Pero volviendo al tuétano de su obra, al absurdo que le inquieta, cabe decir que, incluso en las tremendas circunstancias de ‘La peste’ (1947), el doctor Rieux, su protagonista, lucha contra el ‘mal’ y nos dice lo que se aprende en las desgracias, que «en el hombre hay más cosa dignas de admiración que de desprecio». Camus lo repetirá como un mantra en todas sus obras. El hombre, por dura que sea su vida, puede vivirla con dignidad y morir de pie. Es el mensaje de ‘El mito de Sísifo’ (1942): insumisión, indomabilidad y resistencia. No cabe el abatimiento ni la resignación: «Si admitimos que nada tiene sentido –dice en ‘Nouvelles littéraries’ (1951)-, el mundo es absurdo, pero yo no lo admito. Cuando escribía ‘El mito’, ya sabía que trataría de descubrir sentido en la sinrazón de la vida. Lo hago ahora, en 1952, en ‘El hombre rebelde? que estoy escribiendo».

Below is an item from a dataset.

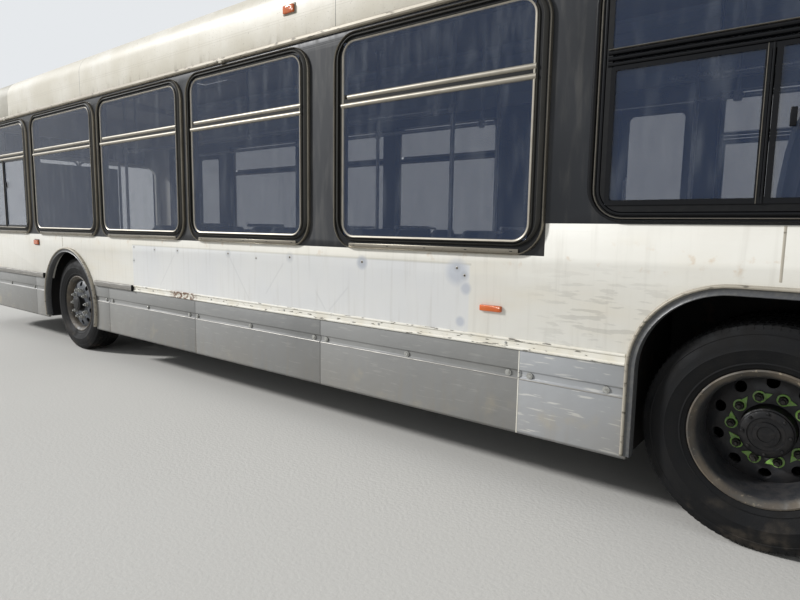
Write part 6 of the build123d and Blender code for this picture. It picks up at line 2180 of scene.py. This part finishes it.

Hay algo, sin embargo, que Camus no soporta, que no consigue superar, ese niño que muere en ‘La peste’, el sufrimiento de los inocentes: «No se puede amar –dirá con rabia- una creación en la que los niños son torturados». A pesar de todo, cuando escribe ‘Los justos’ (1950), Camus se acerca al cristianismo. Una nostalgia de Dios se oculta en la vehemencia con la que proclama lo absurdo de un mundo sin Dios. Camus vive una desesperanzada esperanza, pero también el creyente desespera en aquel «Señor, ¿por qué me has abandonado?» de Jesús en la cruz. Lo que a Camus le falta es el paso definitivo de la fe, el de la frase que sigue: «Padre, en tus manos encomiendo mi espíritu». Aunque, tanto da, creo yo. Si Dios existe –que está por ver- Camus estará con los justos, por delante de muchos obispos y papas. A Camus no le preocupa la idea de la Salvación, demasiado abstracta, demasiado grande para él y que encontramos en Gide, Claudel y Malraux. Camus apuesta, desde la honradez, por la dicha y la vida. No cree en el pecado, pero caso de darse, el peor sería huir de la vida y no luchar por la felicidad, la propia y la de los otros. De aquí que los protagonistas predilectos de sus obras sean Tarrou, mártir de la santidad laica, Rieux, mártir de la solidaridad, y Kaliayev, mártir de la rebelión. Cuando Camus nos dice «no creo en Dios, pero no soy ateo», se reconoce agnóstico. Y la pregunta que uno se hace es si, desde su perplejidad, -la que muchos tenemos- deja o no las puertas abiertas a la transcendencia. Yo creo que no se planteaba tal cosa. La tenía por inútil divagación y su opción es de presente. Le basta buscar la verdad, la justicia y la solidaridad, vivir desde la honradez y desde la desesperanzada esperanza, como si Dios no existiera. Es lo que parece que ese mismo Dios, si existe, parece pedir desde su silencio.

Obra intensa y extensa

Novelas, teatro, relatos, crónicas, ensayos, memorias, prensa… La obra de Camus es tan intensa como extensa, y aquí no cabe lo que uno querría decir. Al margen de corrientes filosóficas, –rechaza el existencialismo y los dogmatismos del marxismo y el cristianismo-, Camus reflexiona sobre la condición humana, lucha contra todas las ideologías y abstracciones que alejan al hombre de lo humano y vive con doloroso desconcierto, desde el desamparo y la incertidumbre, la ausencia de Dios. El mundo no descubre ningún propósito determinado y la naturaleza es indiferente a nuestros avatares. Estamos solos y no sabemos qué hacemos aquí, pero no por eso dejaremos de hacernos preguntas y buscar la verdad. Podemos y debemos vivir con dignidad: «Al margen de las supuestas certezas de lo ‘sagrado’, debemos encontrar en la realidad, con responsabilidad moral, nuestros propios valores». El mismo absurdo contra el que Camus luchaba, se lo llevó en el 4 de enero de 1960 en un accidente de automóvil. Había comentado poco antes que su obra estaba en sus comienzos. Uno se pregunta qué hubiera podido darnos. Aquel fatídico día había llovido y no lejos del coche destrozado apareció su cartera de cuero con el texto de ‘El hombre y lo divino’ de María Zambrano -que estaba leyendo y que quería publicar en Gallimard-, y el manuscrito de su última novela que se publica después de su muerte, ‘El primer hombre’ (1961), un texto autobiográfico en el que Camus se desnuda y define como nadie la dignidad que el hombre libre debe conseguir y defender a ultranza.